Project Memory: PrERT-CNM

Identity & Role

AI-Driven Privacy Risk Quantification Engine. Unifies transformer-based policy extraction (PrivacyBERT) with probabilistic risk modeling (Bayesian Networks). Aligns unstructured legal text against international standards (ISO/IEC, NIST, GDPR) using quantifiable indicators.

Current Project State

The project architecture and Month 1 sprint map are actively being scaffolded.

Sprin Roadmap (Month 1):
- Week 1: Map measurable privacy principles into quantifiable indicators (config/).
- Week 2: Fine-tune PrivacyBERT on OPP-115 and Polisis datasets (models/).
- Week 3: Build the Bayesian risk scoring engine using pgmpy (engine/).
- Week 4: Generate synthetic datasets and build the testing pipeline (tests/).

Activity Requirements: Month 1 Deep Analysis

Objective: Map measurable privacy principles from ISO/IEC, NIST, GDPR, IEEE and international data protection regulations into privacy indicators.

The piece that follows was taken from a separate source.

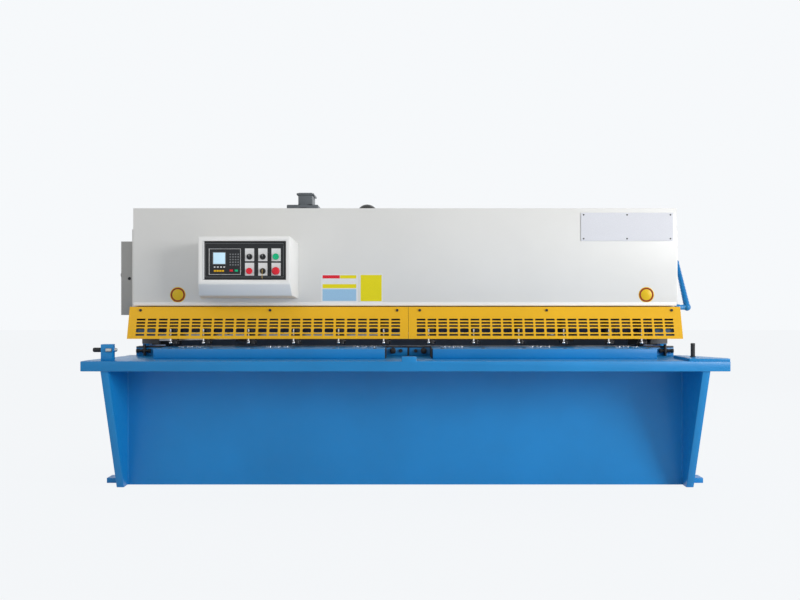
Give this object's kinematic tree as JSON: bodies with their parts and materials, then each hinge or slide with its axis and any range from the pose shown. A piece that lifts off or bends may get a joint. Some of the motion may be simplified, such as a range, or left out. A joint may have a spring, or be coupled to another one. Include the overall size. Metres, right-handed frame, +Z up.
{
  "type": "swing beam shear",
  "caption": "Hydraulic swing beam shear for sheet metal: bed, swinging upper blade, hold-down row, finger guards, hood, console and rear gauge.",
  "frame": {"origin": "on the floor, in the middle of the machine's length and depth", "axes": "+X along the blades to the operator's right, +Y from the operator's side to the back, +Z up"},
  "size_m": [3.84, 1.72, 1.924],
  "materials": {
    "blue_paint": "satin",
    "frame_paint": "satin",
    "grey_paint": "satin",
    "yellow_paint": "satin",
    "blade_steel": "ground",
    "machined_steel": "machined",
    "chrome": "polished",
    "black_steel": "satin",
    "motor_grey": "satin",
    "black_plastic": "matte",
    "white_plastic": "gloss",
    "green_plastic": "gloss",
    "red_plastic": "gloss",
    "beam_paint": "satin"
  },
  "bodies": {
    "frame": {"left_side_frame": "frame_paint", "right_side_frame": "frame_paint", "anchor_feet": "blue_paint", "apron_plate": "blue_paint", "bed_support": "blue_paint", "work_table": "blue_paint", "table_rail": "blue_paint", "blade_bed": "blue_paint", "bed_top_plate": "machined_steel", "lower_blade": "blade_steel", "ball_transfers": "chrome", "bed_adjusters": "black_steel", "left_stop_block": "blue_paint", "right_corner_pin": "blue_paint", "delivery_chute": "blue_paint", "rear_tie_tube": "blue_paint", "hold_down_beam": "grey_paint", "hold_down_cylinders": "black_steel", "hood": "grey_paint", "finger_guard_left": "yellow_paint", "finger_guard_right": "yellow_paint", "pivot_pins": "black_steel", "main_cylinders": "black_steel", "oil_tank": "blue_paint", "drive_motor": "motor_grey", "valve_block": "motor_grey", "filler_filter": "motor_grey", "hold_down_pipe": "blue_paint", "control_console": "grey_paint", "control_panel": "black_plastic", "display_unit": "black_plastic", "switch_plates": "white_plastic", "electrical_cabinet": "grey_paint"},
    "beam": {"swing_beam": "beam_paint", "beam_top_plate": "beam_paint", "beam_ribs": "beam_paint", "beam_arms": "beam_paint", "torque_tube": "beam_paint", "upper_blade": "blade_steel", "gauge_guides": "black_steel", "gauge_bar": "beam_paint", "gauge_drive": "black_steel"},
    "hold_downs": {"hold_down_feet": "black_steel"},
    "rods": {"cylinder_rods": "chrome"},
    "door": {"cabinet_door": "grey_paint"},
    "start": {"start_button": "green_plastic"},
    "stop": {"stop_button": "red_plastic"},
    "emergency": {"emergency_stop": "red_plastic"},
    "mode": {"mode_selector": "black_plastic"},
    "stroke": {"stroke_selector": "black_plastic"},
    "key": {"key_switch": "chrome"}
  },
  "joints": [
    {"name": "beam_swing", "type": "hinge", "parent": "frame", "child": "beam", "pos_m": [0, 0.47, 0.96], "axis": [1, 0, 0], "range_deg": [0, 10.5]},
    {"name": "hold_down_press", "type": "slide", "parent": "frame", "child": "hold_downs", "axis": [0, 0, -1], "range_m": [0, 0.01]},
    {"name": "rod_extend", "type": "slide", "parent": "frame", "child": "rods", "axis": [0, 0, -1], "range_m": [0, 0.071]},
    {"name": "door_open", "type": "hinge", "parent": "frame", "child": "door", "pos_m": [-1.896, 0.33, 1.318], "axis": [0, 0, -1], "range_deg": [0, 110]},
    {"name": "start_push", "type": "slide", "parent": "frame", "child": "start", "axis": [0, 1, 0], "range_m": [0, 0.004], "stiffness_N_per_m": 600},
    {"name": "stop_push", "type": "slide", "parent": "frame", "child": "stop", "axis": [0, 1, 0], "range_m": [0, 0.004], "stiffness_N_per_m": 600},
    {"name": "emergency_push", "type": "slide", "parent": "frame", "child": "emergency", "axis": [0, 1, 0], "range_m": [0, 0.004]},
    {"name": "mode_turn", "type": "hinge", "parent": "frame", "child": "mode", "pos_m": [-0.974, -0.521, 1.443], "axis": [0, 1, 0], "range_deg": [-45, 45]},
    {"name": "stroke_turn", "type": "hinge", "parent": "frame", "child": "stroke", "pos_m": [-0.891, -0.521, 1.443], "axis": [0, 1, 0], "range_deg": [-45, 45]},
    {"name": "key_turn", "type": "hinge", "parent": "frame", "child": "key", "pos_m": [-0.891, -0.521, 1.353], "axis": [0, 1, 0], "range_deg": [0, 90]}
  ],
  "couplings": [
    {"joint": "rod_extend", "follows": "beam_swing", "m_per_rad": 0.38}
  ]
}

Analysis of Current State vs. Actual Requirements: Our initial execution scaffolded a basic JSON representation mapping abstract GDPR concepts (e.g., Article 5) to placeholder indicators. However, reviewing docs/Architecture-Stack.md and docs/Model.md, this is entirely insufficient. The final PrERT-CNM (Privacy BERT Contextual Neural Memory) model requires a Hierarchical Multi-Label Classification system (Top Level: High-level ISO domain; Bottom Level: Fine-grained requirements like Encryption Standards).

Therefore, Month 1's true deliverable must structurally align with this 2-stage model design.

Deep Work Breakdown for Month 1:

Taxonomy Structuring (Top vs. Bottom Level): We must define universally applicable Top-Level Categories (e.g., Access Control, Data Retention). Within these, we define the Bottom-Level Attributes (e.g., Password Length, Encryption Standards).
Cross-Framework Overlays (Universal Schema): The mapping must unify ISO/IEC, NIST, GDPR, and IEEE under communal privacy indicators. A single fine-grained attribute must link to its specific clause in GDPR (Art 32) and NIST AI RMF simultaneously.
Measurability & Scoring Bounds: Indicators must be inherently quantifiable (e.g., Boolean existence flags or probability distributions) to properly parameterize the Bayesian Risk engine.
Data Structure Overhaul (config/privacy_indicators.json): The current JSON loader expects a flat list of indicators per specific framework principle. This must be entirely refactored into a hierarchical knowledge graph that the CNM (Contextual Neural Memory) can traverse to apply specialized, fine-grained context rules.

Pivot Strategy: The config module mapping logic must be completely rewritten. We need to draft a comprehensive schema reflecting the Multi-Label Hierarchical requirements before moving on to Month 2.

Active Tasks

Initialized core project directories: config/, models/, engine/, tests/
Created requirements.txt with AI infrastructure dependencies (transformers, torch, pgmpy, datasets).
Deployed boilerplate implementations with critical architectural commentary questioning standard approaches.
[Completed] Implemented structured JSON data loading with Pydantic (config/loader.py).
[Completed] Extended PrivacyFeatureExtractor to include Hugging Face Trainer loops (models/privacy_bert.py).
[Completed] Initialized Bayesian Network graph topologies with CPD integration logic (engine/bayesian_scorer.py).
[Completed] Implemented end-to-end integration boundaries via pytest (tests/test_pipeline.py).
[Completed] Built dynamic JSON to DAG topology parser to ensure GDPR configs directly dictate DAG relationships (engine/bayesian_scorer.py).
[Completed] Scripted offline caching loader for the OPP-115 alternative mirror dataset (data/download.py).

Next Steps

Execute full training sweep for Month 2 using the fetched OPP-115 corpus and the PrivacyFeatureExtractor.

Architectural Decisions

Decoupled Neural Extraction from Probabilistic Inference: Standard NLP text classifiers suffer from opacity and probability collapse. Using a Bayesian Network on top of the transformer representations forces the engine to explicitly manage uncertainty and causal structures, making it resilient to adversarial legal phrasing. We must remain skeptical of end-to-end differentiable solutions for compliance—explicit probabilistic maps afford auditability required by GDPR and NIST.